Endgültig verloren ging die Fahne des zweiten Bataillons vom 8. Pommerschen Infanterie-Regiment Nr. 61 kurz vor Waffenstillstand am 23. Januar 1871 bei Pouilly nahe Dijon. In der Regimentsgeschichte zum Regiment Nr. 61 von Henning (Berlin 1887) ist auf Seite 209 und 210 zu lesen:

"Als so unter den Wogen des unentschiedenen Kampfes der Abend hereingebrochen war, entschloß sich Premierlieutenant Luchs, das, was ihm am Tage nicht geglückt war, nun noch einmal unter dem Schutze der Dunkelheit zu versuchen, einen letzten Sturm auf das Fabrikgebäude.
Den Befehl hierzu erhielt die 5. Kompagnie, welche bisher die wenigsten Verluste gehabt hatte.
Da diese Kompagnie außerdem seit Beginn des Vorrückens den beiden anderen Kompagnien als 2. Treffen gefolgt war, so war an sie auch von der 7. Kompagnie die Fahne des Bataillons abgegeben worden und befand sich noch bei derselben in diesem verhängnisvollen Momente.
Es war 6 Uhr Abends.
Verlust der Fahne II/61 bei Pouilly am 23.1.1871Premierlieutenant Weise, der Führer der Kompagnie, sprang, das Zeichen zum Angriff gebend, mit geschwungenem Degen aus der deckenden Kiesgrube und stürmte als der Erste mit weithin schallendem 'Marsch, Marsch, Hurrah!' auf den Feind. Entschlossen und ohne Zögern folgte die Kompagnie, Allen voran der Fahnenträger Sergeant Pinke, mit dem erhobenen Feldzeichen. Ein verheerendes Schnellfeuer aus sämmtlichen Fenstern und Schießscharten der Fabrik empfing die Stürmenden. Verwundet fiel Premierlieutenant Weise, dann stürzte nach wenig Schritten der Fahnenträger, von vielen Kugeln getroffen, zu Boden, noch im Tode die Fahne fest umklammernd. Rasch faßte jetzt der Sergeant Breitenfeldt dieselbe. Doch war es ihm nicht vergönnt, sie zu erheben. Ein schneller Tod raffte ihn und die ganze Fahnensektion in wenig Augenblicken dahin. Nun eilte Lieutenant Schulze herbei, riß die Fahne unter den Leibern ihrer treuen Hüter hervor, und, hoch sie schwingend, trug er sie der Kompagnie vorauf in den Kugelregen. Auch er fiel, aus zwei Wunden entströmte sein junges Leben. Da erblickte die sinkende Fahne der Adjutant, Lieutenant v.
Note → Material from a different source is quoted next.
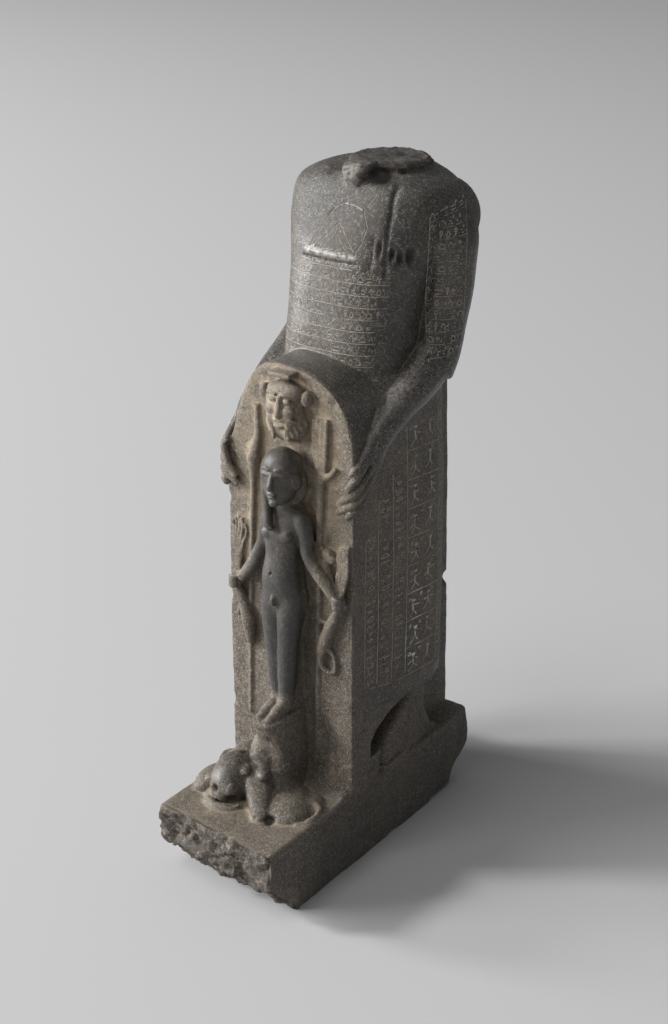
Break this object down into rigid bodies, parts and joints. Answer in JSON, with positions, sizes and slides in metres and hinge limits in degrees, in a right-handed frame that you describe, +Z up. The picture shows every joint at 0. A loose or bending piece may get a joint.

Puttkamer, sprang eilends, schon aus einer Kopfwunde blutend, vom Pferde, ergriff das Feldzeichen und mit dem Rufe 'Vorwärts!' es erhebend führte er die tapfere Kompagnie unaufhaltsam weiter. Der alte preußische Schlachtruf 'Vorwärts!' war aber sein letztes Wort auf Erden. Dicht unter den Mauern der Fabrik, von vielen Kugeln getroffen, hauchte der letzte Träger der Fahne des II. Bataillons sein Leben aus. Wohl eilten noch der Tapferen Viele zur Rettung herbei, doch gelang es Keinem. Alle fielen! Eine Heldenschaar, im Tode erblaßt, hielt über dem gesunkenen Zeichen die Fahnenwacht. Nur wenigen Resten der gänzlich aufgeriebenen Kompagnie gelang es, die noch vor wenigen Augenblicken voll frohen Kampfesmuthes verlassene Kiesgrube wieder zu gewinnen.
Als nun hier das Häuflein gewahr wurde, was infolge des Pulverdampfes und der Dunkelheit nicht eher gesehen worden, daß Keiner die Fahne wiedergebracht, gingen nacheinander zwei Abtheilungen Freiwilliger vor, um die Fahne zu suchen. Vergeblich, sie Alle fanden den Tod bis auf Einen, den Musketier Schumacher, der, blutend und vom Feinde verfolgt, unverrichteter Sache wiederkehrte."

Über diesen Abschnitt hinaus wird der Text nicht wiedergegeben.